ABOVE: Rob Carpenter from SMWS Canada joines Jacob and Leon for a fireside tasting
FIELD TO FLASK
Shelter Point has been gathering a buzz in the whisky world for years. When I first visited the distillery in 2017, I toured around the farm in a pick-up truck with James Marinus, right-hand man to Shelter Point founder and third-generation family farmer Patrick Evans. James, who distilled the liquid that became these debut SMWS releases, had pointed out hundreds of recently arrived casks awaiting filling, and explained that former Diageo distiller Mike Nicolson had originally been coaxed out of retirement on Vancouver Island to help with the start-up.
“This has always been a field-to-flask distillery, run by farmers,” current GM Stephen Goodridge proudly says today. After more than a decade of operation, an ambitious maturation and blending programme is levelling up the distillery’s output. There’s a bold exploration and reinvention of the Canadian whisky category currently underway nationwide, in no small part due to the so-called 9.09 per cent blending rule, which is famously flexible to New World-style innovation, allowing producers to add up to 1/11th of another spirit or wine into their blend.

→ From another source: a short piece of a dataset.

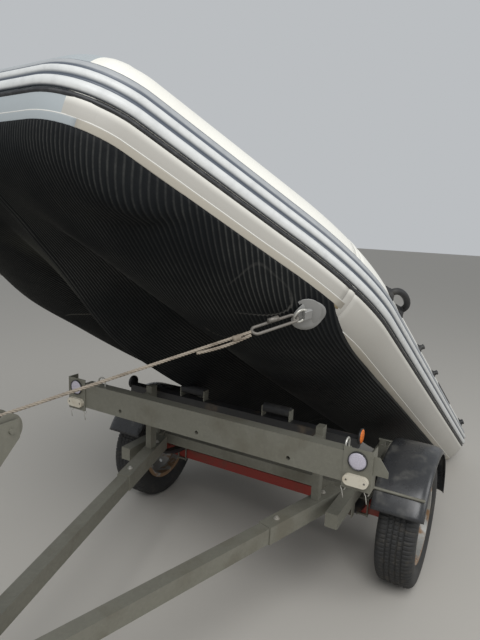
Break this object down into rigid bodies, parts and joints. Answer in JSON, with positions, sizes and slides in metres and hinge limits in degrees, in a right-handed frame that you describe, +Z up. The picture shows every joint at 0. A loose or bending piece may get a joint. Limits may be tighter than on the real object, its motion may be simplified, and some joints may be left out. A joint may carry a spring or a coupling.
{
  "type": "inflatable boat on a road trailer",
  "caption": "Inflatable boat with a ribbed keeled air floor, lying bow-up on a galvanised single-axle road trailer with a winch and a jockey wheel.",
  "frame": {"origin": "on the ground, under the middle of the whole", "axes": "+Z up; the bow, the drawbar and the coupling point along -Y; +X is the port side"},
  "size_m": [2.0188, 3.8446, 2.0345],
  "materials": {
    "tube_fabric": "satin",
    "strake_grey": "satin",
    "floor_fabric": "satin",
    "painted_board": "satin",
    "deck_board": "satin",
    "black_plastic": "matt",
    "seat_aluminium": "satin",
    "tyre_rubber": "matt",
    "wheel_silver": "satin",
    "galvanised": "satin",
    "red_paint": "satin",
    "black_paint": "satin",
    "guard_plastic": "gloss",
    "roller_rubber": "matt",
    "white_lens": "gloss",
    "red_lens": "gloss",
    "grey_plastic": "satin",
    "zinc_steel": "satin",
    "rope_fibre": "matt"
  },
  "bodies": {
    "base": {"starboard_side_tube": "tube_fabric", "starboard_bow_tube": "tube_fabric", "bow_tube": "tube_fabric", "port_bow_tube": "tube_fabric", "port_side_tube": "tube_fabric", "rubbing_strake": "strake_grey", "air_floor": "floor_fabric", "transom": "painted_board", "motor_pads": "black_plastic", "aft_seat": "seat_aluminium", "fore_seat": "seat_aluminium", "bow_fairlead": "black_plastic", "bow_roller": "grey_plastic", "carry_handles": "black_plastic", "tow_patches": "tube_fabric", "tow_rings": "zinc_steel", "tow_hook": "zinc_steel", "winch_rope": "rope_fibre", "axle": "red_paint", "side_rails": "galvanised", "cross_member": "galvanised", "drawbar_sleeves": "galvanised", "drawbar_tubes": "galvanised", "drawbar_nose": "galvanised", "front_beam": "galvanised", "crossbar": "black_paint", "uprights": "galvanised", "keel_rollers": "roller_rubber", "roller_brackets": "galvanised", "lamp_plates": "galvanised", "front_reflectors": "white_lens", "marker_lamps": "white_lens", "port_mudguard": "guard_plastic", "starboard_mudguard": "guard_plastic", "mudguard_stays": "galvanised", "leaf_springs": "black_paint", "spring_hangers": "galvanised", "axle_clamps": "zinc_steel", "coupling": "galvanised", "coupling_lever": "galvanised", "jockey_tube": "galvanised", "jockey_clamp": "galvanised", "jockey_handle": "zinc_steel", "winch_post": "galvanised", "winch_frame": "galvanised", "rear_brackets": "galvanised", "rear_lamps": "red_lens", "floor_boards": "deck_board", "tie_eyes": "zinc_steel"},
    "port_wheel": {"port_tyre": "tyre_rubber", "port_rim": "wheel_silver", "port_hub": "galvanised"},
    "starboard_wheel": {"starboard_tyre": "tyre_rubber", "starboard_rim": "wheel_silver", "starboard_hub": "galvanised"},
    "jockey_leg": {"jockey_inner_tube": "zinc_steel"},
    "jockey_caster": {"jockey_fork": "galvanised"},
    "jockey_roller": {"jockey_wheel": "roller_rubber"},
    "winch": {"winch_drum": "galvanised", "winch_crank": "galvanised"}
  },
  "joints": [
    {"name": "port_wheel_spin", "type": "hinge", "parent": "base", "child": "port_wheel", "pos_m": [0.90243, 0.20621, 0.285], "axis": [1, 0, 0], "continuous": true},
    {"name": "starboard_wheel_spin", "type": "hinge", "parent": "base", "child": "starboard_wheel", "pos_m": [-0.52757, 0.20621, 0.285], "axis": [1, 0, 0], "continuous": true},
    {"name": "jockey_lift", "type": "slide", "parent": "base", "child": "jockey_leg", "axis": [0, 0, 1], "range_m": [0, 0.1]},
    {"name": "jockey_swivel", "type": "hinge", "parent": "jockey_leg", "child": "jockey_caster", "pos_m": [0.07544, -1.64379, 0.212], "axis": [0, 0, 1], "continuous": true},
    {"name": "jockey_wheel_spin", "type": "hinge", "parent": "jockey_caster", "child": "jockey_roller", "pos_m": [0.07544, -1.61379, 0.1], "axis": [1, 0, 0], "continuous": true},
    {"name": "winch_turn", "type": "hinge", "parent": "base", "child": "winch", "pos_m": [0.18743, -1.31879, 1.055], "axis": [1, 0, 0], "continuous": true}
  ]
}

Shortly after Stephen’s arrival, a new vatting of the distillery’s signature malt bottling won Double Gold in the prestigious San Francisco World Spirits Competition.
“We’ve now got a lot of diversity and a lot of different wood,” he says – everything from British Columbia wine barrels to Barbados rum and Caribbean rhum agricole casks to more traditional sherry, port and peated-malt vessels. “And now we’ve got different ages [of whisky] to play with.”
SHARING THE LOVE
Though awards and the renown of an SMWS bottling will certainly help acquaint global whisky aficionados with Shelter Point, “our challenge now is to raise awareness domestically,” says Stephen. Many visitors to Shelter Point are not even whisky tourists, but locals or travellers who are in the Campbell River region for its world-class salmon fishing, whale-watching or to explore the heritage of Canada’s Coastal First Nations/Indigenous people.
Though tasting room patrons might not enter as whisky fanciers, most leave with a bottle. “Canadians like to support Canadian products,” Stephen says. The inaugural SMWS Cask No. 152.1 bottling was premiered at the Victoria Whisky Festival in January and at February Outturns in Canada. But much of the first and subsequent 152 releases will be available around the world – and that’s deliberate.
“The intention is to spread the Shelter Point love around other international branches,” says SMWS Canada’s Kelly Carpenter. Vibrant and vigorous: consider it Canada’s love letter to the whisky world.
Charlene Rooke is a Vancouver-based drinks journalist, consultant and spirits educator. You can find her leading Outturn tastings each month for the SMWS at Legacy Liquor Store in Vancouver.